'La Vie En Rose'
"I couldn't care less about America," says a dismissive Edith Piaf in "La Vie en Rose" amid her first U.S. tour. "They don't get me and I don't get them."
It is safe to assume that most younger moviegoers this side of the Atlantic have never heard of this most iconic of French singers, let alone weighed in on her. Whether one reacts to the mention of Piaf's name with ignorance or indifference, however, it is hard to imagine any open-hearted Yank not responding to this swaggering musical biography and its sublime leading lady, Marion Cotillard.
Befitting its flinty chanteuse who died, like Judy Garland, at a grievously premature 47, "La Vie en Rose" seems to pack several lifetimes of suffering and joy into the space of any given minute.

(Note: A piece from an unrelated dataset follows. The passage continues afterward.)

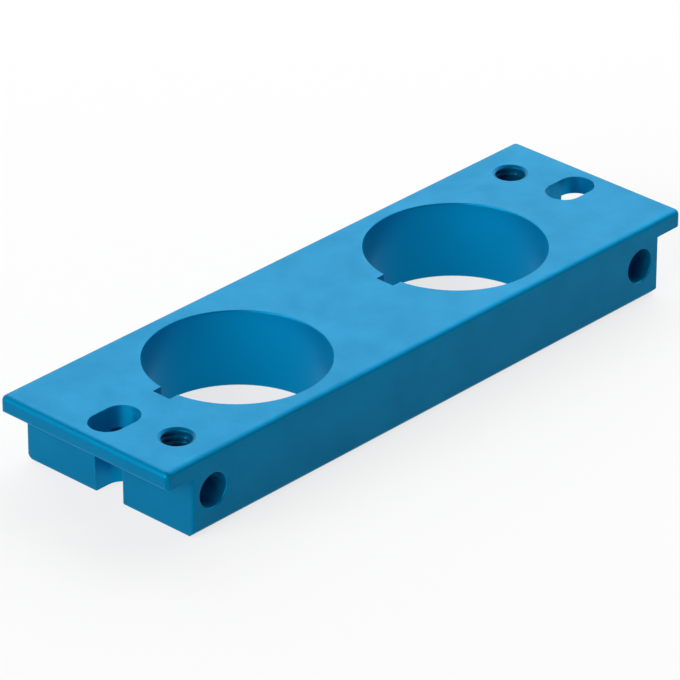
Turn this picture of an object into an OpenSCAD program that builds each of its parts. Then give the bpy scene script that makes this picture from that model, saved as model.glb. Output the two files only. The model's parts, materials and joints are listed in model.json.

Those who require strict linear progression in their bio-films might want to pop a Dramamine before watching Olivier Dahan's peripatetic musical drama, which jumps around in time with a dizzy-making abruptness intended to bang home the tumult and variability
of Piaf's career.
Beginning with an on-stage collapse in 1959, "La Vie en Rose" traces Edith's emergence from a sickly, knockabout childhood, tended by the ladies of the evening at her grandmother's brothel and ministering to the needs of her circus-performer dad. Dahan underscores the melodrama of Edith's early separation from a nurturing prostitute (Emmanuelle Seigner), initiating a lifelong series of traumatic estrangements that would continue with the murder of a nightclub
owner who plucked her from the streets (Gerard Depardieu) and the accidental death of her lover, prizefighter Marcel Cerdan (Jean-Pierre Martins).

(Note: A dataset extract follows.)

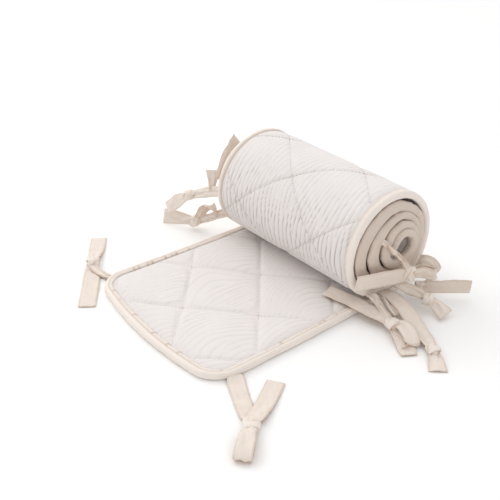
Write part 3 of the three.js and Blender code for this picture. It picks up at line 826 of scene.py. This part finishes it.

Who knows if Edith actually made her debut at 10, wowing a street crowd with "La Marseilleise" at the prompting of her down-at-the-heels dad. What's remarkable is how Dahan makes such a hoary movie moment work anew, a feat of reinvention he accomplishes repeatedly throughout "La Vie en Rose."
In the inevitable scene where Piaf effects a glorious transition from cabaret waif to music-hall star, Dahan tunes out Piaf's singing voice, throwing into dramatic relief the singer's maturation as a physical performer. It's a brazen choice, and the effect is uncommonly stirring.

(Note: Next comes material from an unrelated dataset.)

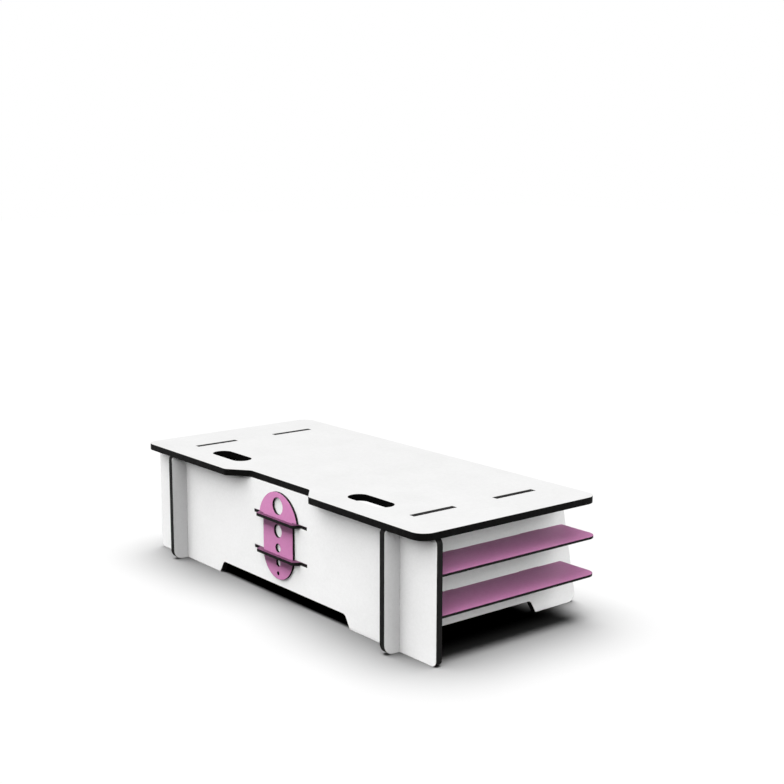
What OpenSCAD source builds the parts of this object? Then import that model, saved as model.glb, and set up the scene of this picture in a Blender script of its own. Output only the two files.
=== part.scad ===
// Flat-pack monitor riser: a top board on two side panels and a rear panel that
// slot through each other, a pair of thin shelves outside each side panel, and a
// lift-out tidy plate held against the rear panel by two slotted brackets.
// Units are millimetres. +X runs to the user's right, +Y to the rear, +Z up; the
// origin is on the floor under the middle of the whole stand.

/* [Top board] */
// Width of the top board, which is the width of the whole stand
top_w = 560; // [480:1:640]
// Depth of the top board, front edge to rear edge
top_d = 258; // [240:1:300]
// Height of the top face above the floor
stand_h = 144; // [130:1:180]
// Radius of the top board's four corners in plan
top_corner_r = 16.5; // [8:0.5:30]

/* [Boards] */
// Thickness of the top board, the side panels and the rear panel
board_t = 8; // [6:0.5:10]
// Thickness of the shelves and the tidy plate
thin_t = 3; // [2:0.5:4]
// Thickness of the two tidy brackets
bracket_t = 3.8; // [2:0.1:4.5]

/* [Side panels] */
// Distance from the middle of the stand to the middle of each side panel
side_x = 217; // [200:1:230]
// How far the front toe of a side panel stands out past the top board
toe_reach = 28; // [10:1:40]
// Radius of the front toe
toe_r = 10; // [6:1:14]
// Radius at the foot of a side panel's rear end
heel_r = 12; // [6:1:16]
// Radius at the top of a side panel's rear end
rear_top_r = 4; // [2:1:6]
// Length on the floor of each of a side panel's two feet
side_foot_l = 64; // [50:1:75]
// Length of each tab that rises through the top board
tab_l = 59.5; // [40:0.5:70]
// Gap between the two tabs of one side panel
tab_gap = 59; // [40:0.5:70]

/* [Rear panel] */
// How far the rear panel is set in from the rear edge of the top board
rear_inset = 20.5; // [14:0.5:26]
// Radius of the corners at the two ends of the rear panel
ear_r = 7; // [3:1:10]
// Distance between the rear panel's two feet, on the floor
rear_gap_w = 268.6; // [200:0.2:300]

/* [Cut-outs under the panels] */
// Height of the cut-outs between the feet
cutout_h = 15; // [10:1:20]
// Sideways run of the sloping end of each cut-out
cutout_run = 9; // [5:1:14]
// Radius that softens both ends of each slope
cutout_r = 6; // [3:0.5:7]

/* [Openings in the top board] */
// Length of each round-ended cable slot
cable_slot_l = 67.5; // [50:0.5:80]
// Width of each round-ended cable slot
cable_slot_w = 25; // [16:1:30]
// Distance from the middle of the stand to the middle of a cable slot
cable_slot_x = 141; // [120:1:150]
// Distance from the rear edge to the middle of a cable slot
cable_slot_inset = 45; // [40:1:50]
// Width of the rear recess at the board's edge
recess_outer_w = 172; // [150:1:190]
// Width of the rear recess at its floor
recess_inner_w = 120; // [100:1:130]
// Radius that softens the four corners of the rear recess
recess_r = 10; // [4:1:14]

/* [Shelves] */
// Height of the lower shelf's top face
lower_level = 53.7; // [45:0.1:60]
// Height from the lower level to the upper one
level_pitch = 44; // [36:1:50]
// How far a shelf's outer edge is set in from the end of the top board
shelf_inset = 1; // [0:0.5:10]
// Length of a shelf, forward from the rear panel
shelf_l = 232; // [200:1:240]
// Radius of a shelf's outer front corner
shelf_r = 14; // [4:1:20]
// Length of each shelf tab that goes through the side panel
shelf_tab_l = 30; // [16:1:40]
// Distance from a shelf's end to the nearer end of a tab
shelf_tab_inset = 36; // [20:1:50]

/* [Tidy brackets] */
// Length of the bracket's tab where it fills its slot in the rear panel
bracket_tab_w = 108; // [90:1:120]
// How far the bracket's bulge stands out behind the rear panel
bracket_out = 9; // [8:0.5:14]
// Width of the bulge where it leaves the rear panel
bulge_base_w = 84; // [80:1:88]
// Width of the bulge at its outer edge
bulge_nose_w = 74; // [70:1:78]
// Radius that softens the bulge's corners
bulge_r = 3; // [1:0.5:4]
// How far the stop flange behind the panel stands past each end of the tab
flange_over = 8; // [4:1:12]
// Depth of the stop flange behind the panel
flange_d = 8; // [5:1:12]

/* [Tidy plate] */
// Width of the plate's straight body
plate_w = 60.4; // [50:0.2:66]
// Height of the lowest point of the plate's round foot
plate_bottom = 24.4; // [22:0.1:30]
// Radius of the wider dome that rests on the upper bracket
dome_r = 39.3; // [36:0.1:40]
// Height of the dome's centre
dome_z = 90.2; // [89:0.1:92]
// Diameters of the five holes, from the top down
hole_d = [20.6, 15.8, 10.2, 8.6, 4.6]; // [4:0.2:24]
// Heights of the five hole centres, from the top down
hole_z = [112.7, 82.8, 62.3, 44.3, 31.5]; // [30:0.1:114]
// Gap kept all round the moving plate
slide_gap = 0.3; // [0.3:0.05:0.5]

/* [Hidden] */
$fn = 96;
white_face = "#f4f4f3";
pink_face = "#d487bc";
// Straight steps that make up each rounded corner of an outline
arc_steps = 10;
stand_d = top_d + toe_reach;
rear_y = stand_d / 2;
front_y = rear_y - top_d;
toe_y = -stand_d / 2;
board_mid_y = rear_y - top_d / 2;
under_top = stand_h - board_t;
rear_face_y = rear_y - rear_inset;
rear_back_y = rear_face_y - board_t;
half_lap = under_top / 2;
side_outer_x = side_x + board_t / 2;
side_inner_x = side_x - board_t / 2;
upper_level = lower_level + level_pitch;
// Undersides of the shelves, and of the tidy brackets level with them
lower_under = lower_level - thin_t;
upper_under = upper_level - thin_t;
tab_near = tab_gap / 2;
tab_far = tab_near + tab_l;
// The straight front edge runs from the top board's front edge to the round toe
toe_to_front = [front_y - (toe_y + toe_r), stand_h - toe_r];
rake = atan2(toe_to_front.x, toe_to_front.y) + asin(toe_r / norm(toe_to_front));
toe_corner_y = front_y - stand_h * tan(rake);
front_top_y = front_y - board_t * tan(rake);
shelf_rear_y = rear_back_y;
shelf_front_y = shelf_rear_y - shelf_l;
shelf_outer_x = top_w / 2 - shelf_inset;
shelf_tab_spans = [[shelf_front_y + shelf_tab_inset, shelf_front_y + shelf_tab_inset + shelf_tab_l],
                   [shelf_rear_y - shelf_tab_inset - shelf_tab_l, shelf_rear_y - shelf_tab_inset]];
plate_y = rear_face_y + slide_gap;
dome_seat = upper_under + bracket_t + slide_gap;
plate_foot_z = plate_bottom + plate_w / 2;
// Extra length where a cut runs out of a board or one shape runs into another
overlap = 1;

// Corner points are [u, v, r]: a place in the outline and the radius there
function unit(v) = v / norm(v);
function place(corner) = [corner[0], corner[1]];
function corner_arc(before, at, after, r) =
    r <= 0 ? [at] :
    let (u = unit(before - at),
         v = unit(after - at),
         half = acos(u * v) / 2,
         middle = at + unit(u + v) * r / sin(half),
         first = at + u * r / tan(half) - middle,
         last = at + v * r / tan(half) - middle,
         start = atan2(first.y, first.x),
         turn = (atan2(last.y, last.x) - start + 540) % 360 - 180)
    [for (i = [0 : arc_steps]) middle + r * [cos(start + turn * i / arc_steps),
                                             sin(start + turn * i / arc_steps)]];
function outline(corners) =
    let (n = len(corners))
    [for (i = [0 : n - 1]) each corner_arc(place(corners[(i + n - 1) % n]), place(corners[i]),
                                           place(corners[(i + 1) % n]), corners[i][2])];

// A flat board lying at height z, from an outline in X and Y
module lying(z, t) {
    translate([0, 0, z])
        linear_extrude(t)
            children();
}

// A board standing across the stand with its front at y, from an outline in X and Z
module standing_across(y, t) {
    translate([0, y + t, 0])
        rotate([90, 0, 0])
            linear_extrude(t)
                children();
}

// A board standing along the depth with its low side at x, from an outline in Y and Z
module standing_along(x, t) {
    translate([x, 0, 0])
        rotate([90, 0, 90])
            linear_extrude(t)
                children();
}

// Round-ended slot along X, centred on the origin
module pill(length, width) {
    for (s = [-1, 1])
        translate([s * (length - width) / 2, 0])
            circle(d = width);
    square([length - width, width], center = true);
}

// Gap under a panel between its two feet, with softly sloping ends
module foot_cutout(floor_w) {
    half = floor_w / 2;
    polygon(outline([[half + cutout_r, -cutout_r, 0], [half, 0, cutout_r],
                     [half - cutout_run, cutout_h, cutout_r],
                     [cutout_run - half, cutout_h, cutout_r], [-half, 0, cutout_r],
                     [-half - cutout_r, -cutout_r, 0]]));
}

module top_board() {
    half_w = top_w / 2;
    color(white_face)
        lying(under_top, board_t)
            difference() {
                polygon(outline([[half_w, front_y, top_corner_r], [half_w, rear_y, top_corner_r],
                                 [recess_outer_w / 2, rear_y, recess_r],
                                 [recess_inner_w / 2, rear_face_y, recess_r],
                                 [-recess_inner_w / 2, rear_face_y, recess_r],
                                 [-recess_outer_w / 2, rear_y, recess_r],
                                 [-half_w, rear_y, top_corner_r], [-half_w, front_y, top_corner_r]]));
                for (s = [-1, 1]) {
                    translate([s * cable_slot_x, rear_y - cable_slot_inset])
                        pill(cable_slot_l, cable_slot_w);
                    for (e = [-1, 1])
                        translate([s * side_x, board_mid_y + e * (tab_near + tab_far) / 2])
                            square([board_t, tab_l], center = true);
                }
            }
}

// Outline in Y and Z of a side panel, with the two tabs on its top edge
module side_outline() {
    tab_mid = (tab_near + tab_far) / 2;
    polygon(outline([[toe_corner_y, 0, toe_r], [rear_y, 0, heel_r],
                     [rear_y, under_top, rear_top_r], [front_top_y, under_top, 0]]));
    for (e = [-1, 1])
        translate([board_mid_y + e * tab_mid - tab_l / 2, under_top - overlap])
            square([tab_l, board_t + overlap]);
}

module side_panel(side) {
    color(white_face)
        standing_along(side * side_x - board_t / 2, board_t)
            difference() {
                side_outline();
                foot_cutout(stand_d - 2 * side_foot_l);
                translate([rear_back_y, -overlap])
                    square([board_t, half_lap + overlap]);
                for (under = [lower_under, upper_under], span = shelf_tab_spans)
                    translate([span[0], under])
                        square([span[1] - span[0], thin_t]);
            }
}

module left_side_panel() { side_panel(-1); }
module right_side_panel() { side_panel(1); }

module rear_panel() {
    half_w = top_w / 2;
    color(white_face)
        standing_across(rear_back_y, board_t)
            difference() {
                polygon(outline([[-half_w, 0, ear_r], [half_w, 0, ear_r],
                                 [half_w, under_top, ear_r], [-half_w, under_top, ear_r]]));
                foot_cutout(rear_gap_w);
                for (s = [-1, 1])
                    translate([s * side_x - board_t / 2, half_lap])
                        square([board_t, half_lap + overlap]);
                for (under = [lower_under, upper_under])
                    translate([-bracket_tab_w / 2, under])
                        square([bracket_tab_w, bracket_t]);
            }
}

// A shelf outside one side panel; side is -1 on the left and 1 on the right
module shelf(side, under) {
    color(pink_face)
        lying(under, thin_t)
            scale([side, 1]) {
                polygon(outline([[side_outer_x, shelf_front_y, 0],
                                 [shelf_outer_x, shelf_front_y, shelf_r],
                                 [shelf_outer_x, shelf_rear_y, 0],
                                 [side_outer_x, shelf_rear_y, 0]]));
                for (span = shelf_tab_spans)
                    translate([side_inner_x, span[0]])
                        square([board_t + overlap, span[1] - span[0]]);
            }
}

module left_lower_shelf() { shelf(-1, lower_under); }
module left_upper_shelf() { shelf(-1, upper_under); }
module right_lower_shelf() { shelf(1, lower_under); }
module right_upper_shelf() { shelf(1, upper_under); }

// Bracket pushed through the rear panel from inside until its flange stops it
module tidy_bracket(under) {
    tab_half = bracket_tab_w / 2;
    flange_half = tab_half + flange_over;
    nose_y = rear_face_y + bracket_out;
    color(pink_face)
        lying(under, bracket_t)
            difference() {
                polygon(outline([[-flange_half, rear_back_y - flange_d, bulge_r],
                                 [flange_half, rear_back_y - flange_d, bulge_r],
                                 [flange_half, rear_back_y, 0], [tab_half, rear_back_y, 0],
                                 [tab_half, rear_face_y, 0],
                                 [bulge_base_w / 2, rear_face_y, bulge_r],
                                 [bulge_nose_w / 2, nose_y, bulge_r],
                                 [-bulge_nose_w / 2, nose_y, bulge_r],
                                 [-bulge_base_w / 2, rear_face_y, bulge_r],
                                 [-tab_half, rear_face_y, 0], [-tab_half, rear_back_y, 0],
                                 [-flange_half, rear_back_y, 0]]));
                translate([-plate_w / 2 - slide_gap, rear_face_y])
                    square([plate_w + 2 * slide_gap, thin_t + 2 * slide_gap]);
            }
}

module lower_tidy_bracket() { tidy_bracket(lower_under); }
module upper_tidy_bracket() { tidy_bracket(upper_under); }

// Plate that lifts straight up out of both brackets; its dome rests on the upper one
module tidy_plate() {
    color(pink_face)
        standing_across(plate_y, thin_t)
            difference() {
                union() {
                    intersection() {
                        translate([0, dome_z])
                            circle(r = dome_r);
                        translate([-dome_r, dome_seat])
                            square([2 * dome_r, 2 * dome_r]);
                    }
                    translate([-plate_w / 2, plate_foot_z])
                        square([plate_w, dome_seat + overlap - plate_foot_z]);
                    translate([0, plate_foot_z])
                        circle(d = plate_w);
                }
                for (i = [0 : len(hole_d) - 1])
                    translate([0, hole_z[i]])
                        circle(d = hole_d[i]);
            }
}

top_board();
left_side_panel();
right_side_panel();
rear_panel();
left_lower_shelf();
left_upper_shelf();
right_lower_shelf();
right_upper_shelf();
lower_tidy_bracket();
upper_tidy_bracket();
tidy_plate();
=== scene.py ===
"""Monitor riser stand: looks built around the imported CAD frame. Metres, +Z up."""

import math

import bpy
from mathutils import Matrix, Vector
from mathutils.geometry import tessellate_polygon


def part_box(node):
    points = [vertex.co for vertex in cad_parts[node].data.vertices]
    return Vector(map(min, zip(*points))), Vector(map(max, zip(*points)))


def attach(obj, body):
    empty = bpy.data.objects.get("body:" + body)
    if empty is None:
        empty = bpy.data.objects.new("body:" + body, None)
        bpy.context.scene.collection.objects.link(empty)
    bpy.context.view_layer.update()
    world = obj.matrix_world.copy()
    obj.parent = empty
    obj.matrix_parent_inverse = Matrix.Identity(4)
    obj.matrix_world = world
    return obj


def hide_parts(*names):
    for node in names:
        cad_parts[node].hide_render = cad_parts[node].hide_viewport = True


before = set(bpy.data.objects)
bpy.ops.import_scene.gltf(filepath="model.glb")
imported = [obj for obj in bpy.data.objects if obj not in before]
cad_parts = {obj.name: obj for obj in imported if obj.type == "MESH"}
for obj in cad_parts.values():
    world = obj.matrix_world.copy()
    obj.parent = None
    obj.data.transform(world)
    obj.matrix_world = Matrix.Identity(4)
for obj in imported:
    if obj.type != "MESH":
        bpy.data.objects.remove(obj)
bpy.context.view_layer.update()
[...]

In stripping away that legendary warble for a brief moment, Dahan also makes us fully cognizant of the magnitude of Cotillard's acting triumph. While Cotillard lip-synchs to Piaf's recordings with enormous fervor, she is never more heartrending than when listening: taking in the praise of an adoring Marlene Dietrich, or lighting up as a French army corporal sits at a piano and plunks out the first bars of a song he has composed for her.
In the interests of a PG-13 rating, a prostitute's graphic lyric has been wiped from the subtitles, along with others from Piaf's bawdy repertoire. But Cottilard's indelibly expressive saucer eyes go a long way toward filling in blanks left by the untranslated songs. It's the sort of bravura, full-throttle performance that leaves one clamoring for encores.